The plan does not require the army to bear all responsibility for post-war security, saying that most officers are compromised by their ties to Saddam's regime. This role, it suggests, should be played by US troops and newly trained émigrés. The document also provides for a truth and reconciliation commission, a war-crimes investigation of Saddam and his inner circle, the elimination of all military courts and the creation of volunteer army reserves. The success of the plan would largely be based on military occupation for the first three to four months, during which time a US-led coalition would establish security throughout Iraq.

The opposition coalition resists this format. The Kurds want the paper to enshrine a federal democracy that would allow them to retain limited autonomy in northern Iraq. Fouad Masoum of the Patriotic Union of Kurdistan told the Weekly that Kurds would retain their rights to reject any formula which does not meet their aspirations. The Supreme Council and other Shi'ite groups have expressed concern that certain points in the "democratic principles" paper seem to exclude Islamic-oriented factions from future Iraqi leadership.

Further disagreement is expected to emerge regarding the creation of a transitional body by conference delegates to assume power in the event of a change of regime. The opposing groups are in conflict regarding the leadership of the administration as well as the powers and responsibilities which would be assigned to it. Failure to resolve this issue could leave a dangerous power vacuum in post-Saddam Iraq.

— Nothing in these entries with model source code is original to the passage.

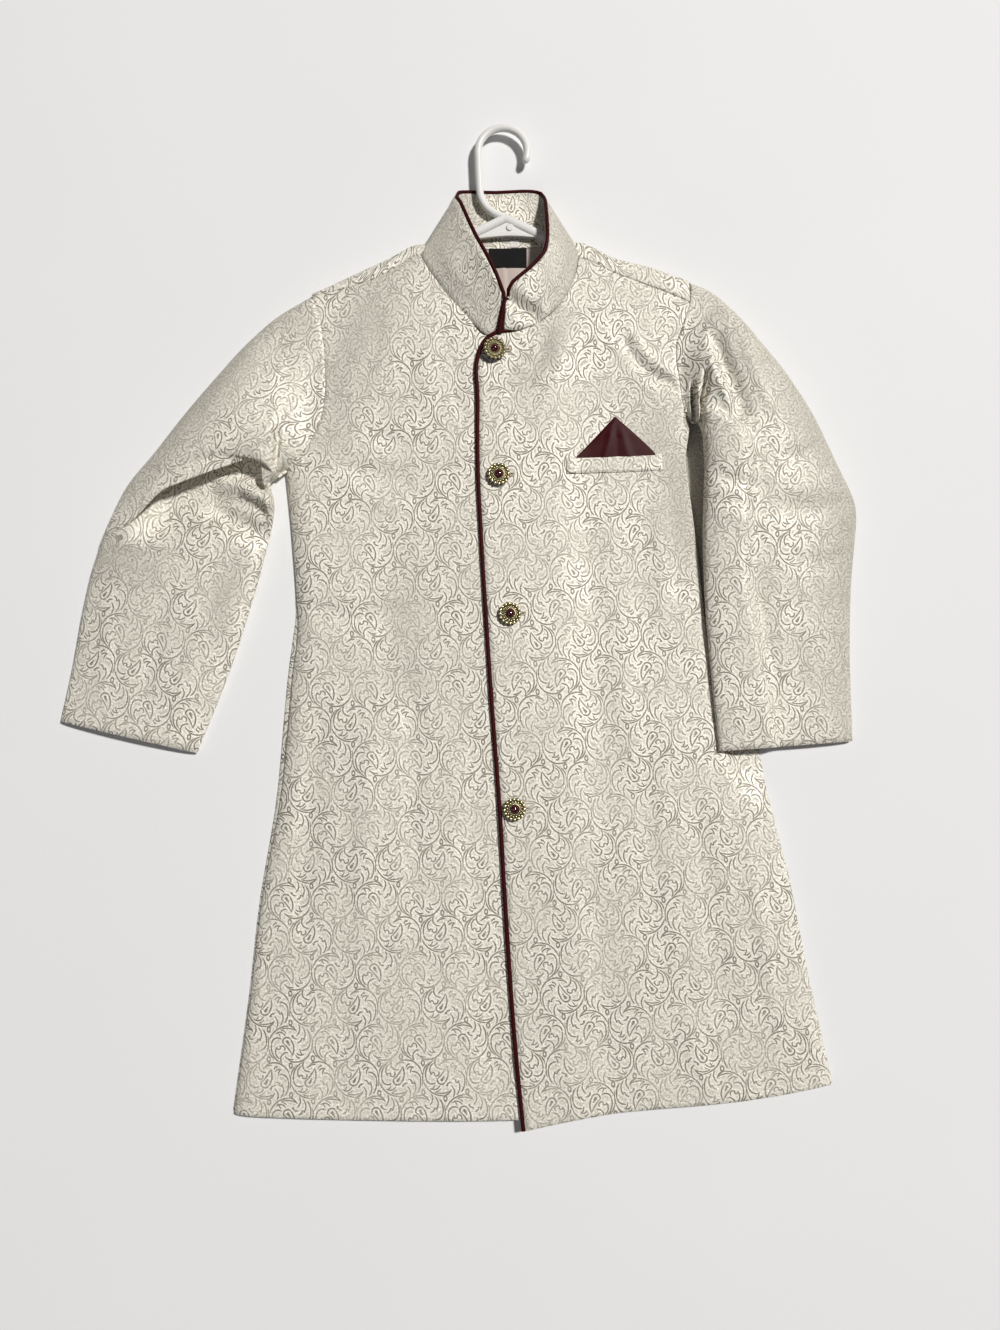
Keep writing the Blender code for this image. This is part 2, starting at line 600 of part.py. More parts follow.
def front_edge_line():
    """Middle of the piping on the over front, from the hem round the top corner."""
    stops = np.concatenate([np.arange(0, 8, 0.5), np.arange(8, FRONT_EDGE_END + 0.01, 0.34)])
    edge = np.array([section(OVER_FRONT, t)[:2] for t in stops])
    along = np.gradient(edge, axis=0)
    along /= np.linalg.norm(along, axis=1, keepdims=True)
    away = np.stack([-along[:, 1], along[:, 0]], axis=1)
    line = edge + away * (EDGE_PIPING[0] + GAP)
    z = body_height(line[:, 0], line[:, 1]) + GAP + EDGE_PIPING[1]
    return np.column_stack([line, z])


def plate(name, x, y, bottom, top, finish, columns=6, rows=1):
    """Flat or bent plate between two faces given by heights or by height rules."""
    xs = np.linspace(x[0], x[1], columns + 1)
    ys = np.linspace(y[0], y[1], rows + 1)
    grid_x, grid_y = np.meshgrid(xs, ys)
    return slab(name, grid_x, grid_y, bottom, top, finish)


def slab(name, grid_x, grid_y, bottom, top, finish):
    """Plate over a grid of plan points."""
    low = bottom(grid_x, grid_y) if callable(bottom) else np.full(grid_x.shape, bottom)
    high = top(grid_x, grid_y) if callable(top) else np.full(grid_x.shape, top)
    rows, columns = grid_x.shape
    count = rows * columns
    verts = np.concatenate([np.stack([grid_x, grid_y, z], axis=2).reshape(-1, 3) for z in (high, low)])
    faces = []
    for i in range(rows - 1):
        for j in range(columns - 1):
            a = i * columns + j
            faces.append((a, a + 1, a + columns + 1, a + columns))
            faces.append(tuple(count + k for k in (a + columns, a + columns + 1, a + 1, a)))
    rim = [range(columns), range((rows - 1) * columns, count),
           range(0, count, columns), range(columns - 1, count, columns)]
    for line in rim:
        for a, b in zip(line, line[1:]):
            faces.append((a, b, count + b, count + a))
    return add_object(name, verts, faces, finish)


def turned_plate(name, sizes, finish):
    """Small rectangular tab, turned in the plane."""
    half_x, half_y = sizes["size"][0] / 2, sizes["size"][1] / 2
    turn = math.radians(sizes["turn"])
    across, up = np.meshgrid((-half_x, 0, half_x), (-half_y, half_y))
    x = sizes["centre"][0] + across * math.cos(turn) - up * math.sin(turn)
    y = sizes["centre"][1] + across * math.sin(turn) + up * math.cos(turn)
    return slab(name, x, y, sizes["bottom"], sizes["top"], finish)


def pocket(finish, silk):
    """Breast welt, and the folded square that stands out of it."""
    low, high = WELT["y"] - WELT["height"] / 2, WELT["y"] + WELT["height"] / 2
    lift = 2 * GAP
    plate("pocket_welt", WELT["x"], (low, high),
          lambda x, y: over_height(x, y) + lift,
          lambda x, y: over_height(x, y) + lift + WELT["wall"], finish, columns=8, rows=2)
    x = np.linspace(*SQUARE["x"], 9)
    rise = np.where(x < SQUARE["peak_x"],
                    (x - SQUARE["x"][0]) / (SQUARE["peak_x"] - SQUARE["x"][0]),
                    (SQUARE["x"][1] - x) / (SQUARE["x"][1] - SQUARE["peak_x"]))
    base = high + GAP
    grid_x = np.stack([x, x, x])
    grid_y = np.stack([np.full(9, base), base + 0.5 + SQUARE["peak"] * rise * 0.5,
                       base + 1.0 + SQUARE["peak"] * rise])
    slab("pocket_square", grid_x, grid_y,
         lambda gx, gy: over_height(gx, gy) + lift,
         lambda gx, gy: over_height(gx, gy) + lift + SQUARE["wall"], silk)


def hanger(plastic):
    """Moulded hanger: arms, web and hook joined into one body."""
    arms = np.array([(x, y, HANGER_Z) for x, y in HANGER_ARMS])
    body = tube("hanger", arms, HANGER_ARM[0], HANGER_ARM[1], plastic, sides=8)
    outline = np.array(HANGER_WEB, float)
    lower, upper = outline[:3], outline[:2:-1]
    web = slab("web_cutter", np.stack([lower[:, 0], upper[:, 0]]), np.stack([lower[:, 1], upper[:, 1]]),
               HANGER_Z - WEB_THICKNESS / 2, HANGER_Z + WEB_THICKNESS / 2, plastic)
    turn = np.radians(np.linspace(180, -30, 12))
    loop = np.stack([HOOK_CENTRE[0] + HOOK_LOOP * np.cos(turn),
                     HOOK_CENTRE[1] + HOOK_LOOP * np.sin(turn), np.full(12, 9.4)], axis=1)
    hook = tube("hook_cutter", np.concatenate([HOOK_STEM, loop]), HOOK_BAR, HOOK_BAR, plastic, sides=8)
    for joined in (web, hook):
        union = body.modifiers.new(joined.name, "BOOLEAN")
        union.operation = "UNION"
        union.object = joined
        joined.hide_render = True
        joined.display_type = "WIRE"


# ---------------------------------------------------------------- the coat

def build():
    for old in list(bpy.data.objects):
        bpy.data.objects.remove(old, do_unlink=True)
    brocade = material("ivory_brocade", (0.66, 0.60, 0.51), 0.55)
    maroon = material("maroon_satin", (0.09, 0.006, 0.010), 0.5)
    pink = material("pink_lining", (0.52, 0.40, 0.35), 0.6)
    gilt = material("antique_gilt", (0.42, 0.36, 0.13), 0.35, metallic=1.0)
    stone = material("garnet_stone", (0.05, 0.004, 0.008), 0.15)
    black = material("black_label", (0.012, 0.012, 0.013), 0.7)
    white = material("white_plastic", (0.80, 0.81, 0.82), 0.35)

    walled("back_panel", back_grid(), WALL, brocade, facing=-1)
    under_stops = np.concatenate([np.arange(0, 8), np.arange(8, 17.1, 0.5)])
    over_stops = np.concatenate([np.arange(0, 4), (3.25, 3.5), np.arange(4, 8),
                                 np.arange(8, 9.6, 0.5), np.arange(9.75, 11, 0.25), np.arange(11, 19.1, 0.5)])
    under = front_grid(UNDER_FRONT, -1, body_height, 8, under_stops)
    over = front_grid(OVER_FRONT, 1, over_height, 14, over_stops)
    over[:, :, 2] += creases("front_over", over[:, :, 0], over[:, :, 1])
    walled("front_under", under, WALL, brocade, facing=-1, lowest=FLOOR_TOP)
    walled("front_over", over, WALL, brocade, lowest=FLOOR_TOP)
    sleeve = sleeve_grid("sleeve_right", RIGHT_SLEEVE, -1, 1)
    walled("sleeve_right", sleeve, WALL, brocade, facing=-1, ring=True, lowest=WALL)
    sleeve = sleeve_grid("sleeve_left", LEFT_SLEEVE, 1, 2)
    walled("sleeve_left", sleeve, WALL, brocade, ring=True, lowest=WALL)
    walled("collar_band", collar_grid(2), COLLAR_WALL, brocade)

    edge = collar_edge_line()
    width = np.full(len(edge), PIPING)
    width[-len(COLLAR_END):] = COLLAR_END_WIDTH
    tube("collar_piping", edge, width, PIPING, maroon, sides=6)
    line = front_edge_line()
    length = np.concatenate([[0], np.cumsum(np.linalg.norm(np.diff(line, axis=0), axis=1))])
    thin = 0.3 + 0.7 * ease((length[-1] - length) / TAPER)
    tube("front_piping", line, EDGE_PIPING[0] * thin, EDGE_PIPING[1] * thin, maroon, sides=6)
    pocket(brocade, maroon)
    for number, (x, y, tilt) in enumerate(BUTTONS, start=1):
        lift = BUTTON_STAND + 9.75 * math.sin(math.radians(tilt))
        centre = (x, y, float(over_height(x, y)) + lift)
        turned(f"button_{number}", BUTTON, centre, tilt, gilt, sides=18)
        turned(f"button_stone_{number}", STONE, centre, tilt, stone, sides=12)

    plate("back_lining", LINING["x"], LINING["y"], LINING["bottom"], LINING["top"], pink)
    plate("back_neck_facing", FACING["x"], FACING["y"], FACING["bottom"], FACING["top"], brocade)
    turned_plate("neck_label", LABEL, black)
    turned_plate("size_tab", SIZE_TAB, white)
    hanger(white)


build()
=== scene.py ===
"""Child's sherwani coat, laid flat on its back: cloth shells, trim and materials round the frame.

Sizes are in millimetres in the coat's own layout (x = 0 centre line, y = 0 at the hip, z up from
the surface) and are moved by ORIGIN and scaled by MM when a mesh is made.
"""
import math

import bmesh
import bpy
import numpy as np
from mathutils import Matrix, Vector


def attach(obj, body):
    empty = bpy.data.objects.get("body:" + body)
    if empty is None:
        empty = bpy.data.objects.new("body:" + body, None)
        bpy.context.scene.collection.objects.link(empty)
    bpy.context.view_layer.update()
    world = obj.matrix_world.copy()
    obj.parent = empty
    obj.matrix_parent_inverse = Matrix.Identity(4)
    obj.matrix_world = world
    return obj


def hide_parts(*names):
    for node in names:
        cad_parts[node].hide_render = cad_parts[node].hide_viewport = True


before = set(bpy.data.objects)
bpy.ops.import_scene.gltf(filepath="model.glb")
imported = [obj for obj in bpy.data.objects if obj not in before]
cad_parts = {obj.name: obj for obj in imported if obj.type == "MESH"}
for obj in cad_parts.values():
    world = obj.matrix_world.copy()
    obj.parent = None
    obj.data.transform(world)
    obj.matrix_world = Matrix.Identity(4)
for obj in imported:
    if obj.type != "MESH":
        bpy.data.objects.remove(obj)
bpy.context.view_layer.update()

MM = 0.001
ORIGIN = (-47.8, 43.1)

# ------------------------------------------------------------------ camera, floor and light

FOCAL = 1000.0              # focal length, where the frame is FRAME_HEIGHT high
FRAME_HEIGHT = 1330.0
SENSOR = 36.0
CAMERA = {"height": 877.0, "tilt": 3.05, "roll": -2.3, "offset": 13.8}


def placed(name, data):
    """Object made from its data and put in the scene."""
    made = bpy.data.objects.new(name, data)
    bpy.context.collection.objects.link(made)
    return made


def make_camera():
    """Camera above the coat, tilted a little towards the hem and rolled with the coat."""
    roll = Matrix.Rotation(math.radians(CAMERA["roll"]), 3, "Z")
    turn = roll @ Matrix.Rotation(math.radians(CAMERA["tilt"]), 3, "X")
    place = turn.col[2] * (CAMERA["height"] / turn.col[2].z)
    place.x -= CAMERA["offset"] + ORIGIN[0]
    place.y -= ORIGIN[1]
    data = bpy.data.cameras.new("camera")
    data.sensor_width = SENSOR
    data.lens = SENSOR * FOCAL / FRAME_HEIGHT
    camera = placed("camera", data)
    camera.matrix_world = Matrix.Translation(place * MM) @ turn.to_4x4()
    bpy.context.scene.camera = camera


def area_light(name, place, aim, size, power, colour):
    """Soft square panel that points at a place."""
    data = bpy.data.lights.new(name, "AREA")
    data.shape = "RECTANGLE"
    data.size = data.size_y = size
    data.energy = power
    data.color = colour
    facing = (Vector(place) - Vector(aim)).to_track_quat("Z", "Y").to_matrix().to_4x4()
    placed(name, data).matrix_world = Matrix.Translation(place) @ facing


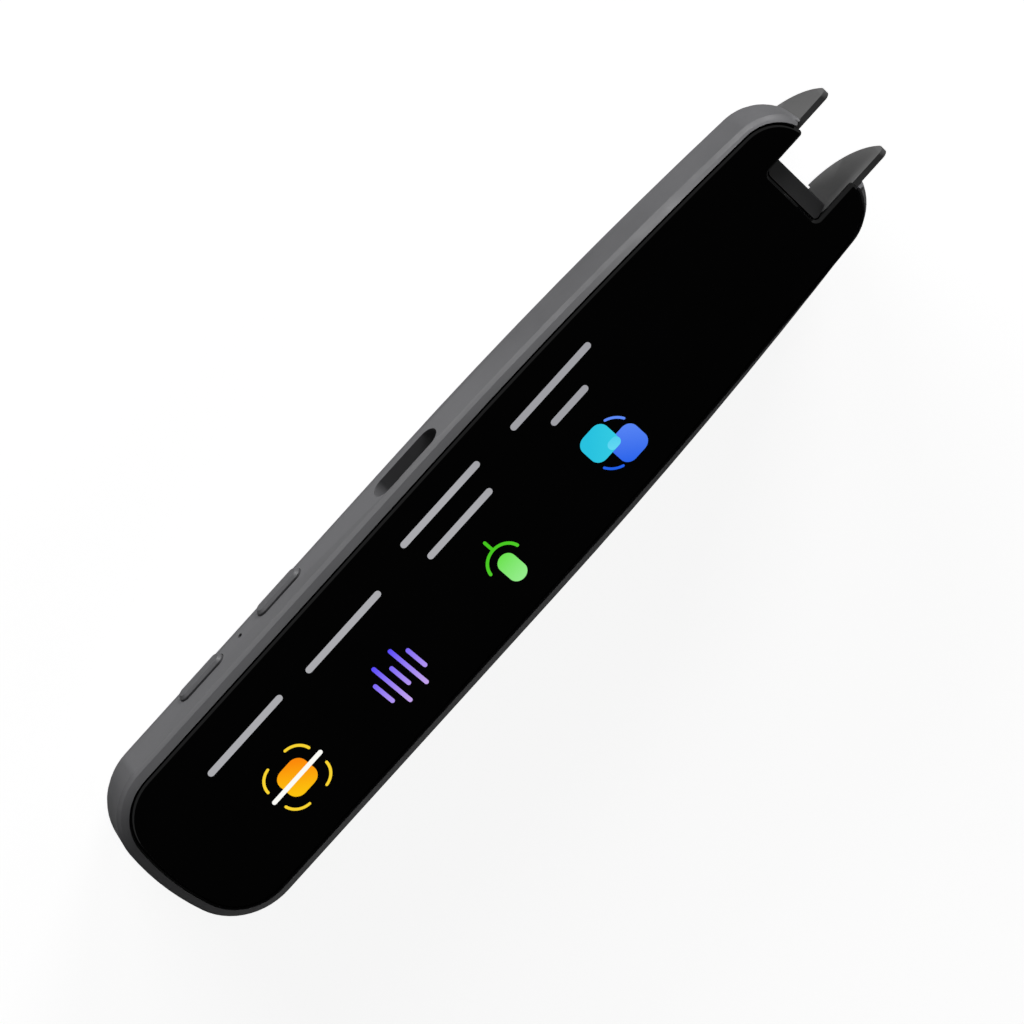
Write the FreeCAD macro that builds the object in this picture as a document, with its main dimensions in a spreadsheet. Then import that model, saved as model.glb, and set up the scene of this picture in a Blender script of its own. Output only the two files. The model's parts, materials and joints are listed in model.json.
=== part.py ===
import FreeCAD, Part
import math
import os
import re
import Sketcher

# Handheld scanning translator: a slim pen with a long glass screen, two side buttons and a
# two-prong scanning nib. Millimetres. X runs from the nib (negative) to the tail, -Y is the
# button side, +Z is the screen side. The origin is the middle of the flat back face.

os.makedirs("parts", exist_ok=True)
doc = FreeCAD.newDocument("ScanTranslator")

SIZES = {
    # Housing outline, seen from the screen side
    "tail_end": 74.0,
    "nose_end": 69.1,
    "body_width": 31.5,
    "tail_bow_radius": 40.0,
    "tail_corner_radius": 10.2,
    "taper_start": 5.0,
    "taper_radius": 740.0,
    "nose_corner_radius": 8.2,
    # Housing section
    "body_thickness": 11.2,
    "glass_proud": 0.2,
    "back_radius": 4.8,
    "rim_bevel": 0.5,
    "rim_width": 1.53,
    "floor": 1.3,
    "seat_width": 1.5,
    # Cover glass
    "glass_thickness": 0.9,
    "glue_thickness": 0.15,
    "glass_groove": 0.3,
    "glass_taper_start": 0.0,
    "glass_taper_radius": 900.0,
    "glass_nose_gap": 1.5,
    "glass_nose_radius": 6.6,
    "glass_chamfer": 0.4,
    # Scanning gap between the cheeks
    "gap_depth_from_end": 6.6,
    "glass_gap_width": 11.2,
    "glass_gap_inset": 2.8,
    "glass_gap_radius": 0.8,
    "glass_tip_radius": 0.6,
    # Scanning nib
    "prong_thickness": 1.0,
    "prong_spacing": 12.2,
    "prong_reach": 5.1,
    "prong_tip_radius": 1.1,
    "prong_foot": 0.5,
    "prong_top_gap": 0.2,
    "prong_belly_radius": 12.5,
    "nib_travel": 0.8,
    "nib_clearance": 0.1,
    "nib_bar": 1.6,
    "nib_bar_height": 1.5,
    "nib_stem_diameter": 1.0,
    "nib_stem_length": 1.8,
    "nib_stem_level": 2.15,
    "nib_switch_length": 3.4,
    "nib_switch_width": 4.8,
    # Sill, scanning window and camera
    "trim_depth": 2.6,
    "trim_back_drop": 0.4,
    "trim_front_drop": 1.5,
    "window_width": 8.2,
    "window_height": 3.3,
    "window_thickness": 0.8,
    "window_level": 5.1,
    "light_board_thickness": 0.8,
    "lamp_size": 1.2,
    "lamp_height": 0.6,
    "lamp_place": 3.1,
    "lens_diameter": 2.4,
    "lens_rim": 0.4,
    "lens_thickness": 0.6,
    "camera_width": 8.0,
    "camera_depth": 2.0,
    "bracket_thickness": 0.9,
    "bracket_leg": 1.1,
    "camera_flex_width": 6.0,
    # Cavity
    "nose_block_depth": 10.5,
    "cavity_corner": 2.5,
    "cavity_bevel": 1.0,
    # Side buttons, microphone hole and speaker slot
    "button_length": 9.0,
    "button_height": 2.6,
    "button_proud": 0.7,
    "button_gap": 0.1,
    "button_travel": 0.35,
    "button_bevel": 0.4,
    "button_flange": 0.6,
    "button_lip": 0.7,
    "button_stem": 1.5,
    "button_stem_reach": 0.5,
    "stem_room": 0.5,
    "power_button_place": 47.5,
    "function_button_place": 31.0,
    "mic_hole_place": 39.4,
    "mic_hole_diameter": 0.8,
    "speaker_slot_place": 5.1,
    "speaker_slot_length": 12.8,
    "speaker_slot_height": 4.0,
    "speaker_slot_drop": 3.6,
    # Tail socket
    "port_width": 9.0,
    "port_height": 3.2,
    "port_depth": 7.4,
    "port_clearance": 0.1,
    "port_mouth_depth": 0.8,
    "port_sheet": 0.35,
    "port_back": 1.2,
    "tongue_width": 6.6,
    "tongue_thickness": 0.7,
    # Display and its frame
    "frame_thickness": 1.0,
    "frame_nose_gap": 8.6,
    "display_thickness": 1.5,
    "display_length": 98.0,
    "display_width": 20.8,
    "display_tail_gap": 14.0,
    "display_side_gap": 1.35,
    "display_end_rim": 1.2,
    "display_rim_height": 0.1,
    "display_flex_width": 9.0,
    "flex_thickness": 0.2,
    "flex_loop": 1.6,
    # Main board
    "board_thickness": 1.0,
    "board_start": 19.0,
    "board_gap": 0.5,
    "board_side_gap": 1.7,
    "board_neck_gap": 13.0,
    "can_place": 27.0,
    "can_length": 22.0,
    "can_width": 12.0,
    "can_height": 1.7,
    "can_wall": 0.3,
    "processor_size": 9.0,
    "processor_height": 0.9,
    "connector_height": 0.9,
    "connector_depth": 2.2,
    # Battery, speaker and side board
    "battery_length": 34.0,
    "battery_width": 16.0,
    "battery_thickness": 4.6,
    "battery_gap": 2.5,
    "tape_thickness": 0.3,
    "tape_inset": 1.0,
    "speaker_depth": 3.8,
    "speaker_top_gap": 0.8,
    "speaker_overhang": 1.6,
    "mesh_thickness": 0.4,
    "mesh_hole": 0.75,
    "mesh_pitch": 1.25,
    "mesh_border": 0.6,
    "gasket_thickness": 0.85,
    "gasket_width": 1.0,
    "key_board_thickness": 0.8,
    "key_board_end": 5.5,
    "switch_depth": 1.3,
    "switch_length": 4.4,
    "switch_height": 3.2,
    "mic_depth": 1.1,
    "mic_size": 3.0,
    "boot_diameter": 1.8,
    # Screws
    "screw_diameter": 1.6,
    "screw_head": 2.8,
    "screw_head_height": 0.7,
    "screw_socket": 1.4,
    "frame_screw_length": 4.5,
    "board_screw_length": 2.1,
    "boss_diameter": 3.4,
    "boss_floor": 0.4,
    "nose_screw_gap": 13.6,
    "nose_screw_inset": 3.52,
    "tail_screw_gap": 10.5,
    "tail_screw_inset": 4.12,
    "board_screw_gap": 3.0,
    "board_screw_inset": 2.6,
    # Clearance between pieces that are put together
    "fit": 0.1,
}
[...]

US military preparations for possible war with Iraq are now in full swing and Washington is pressurising the opposition groups to stage a meeting. On Monday Deputy Secretary of Defense Paul Wolfowitz and US Under Secretary of State for Political Affairs Marc Grossman were dispatched to London to talk to the opposition leaders and find a resolution for their disputes. Also on Monday, President Bush announced that he was naming Zalamay Khalilzad, his special envoy to Afghanistan, as ambassador at large for the "free Iraqis", a post in which he will oversee US cooperation with the opposition groups.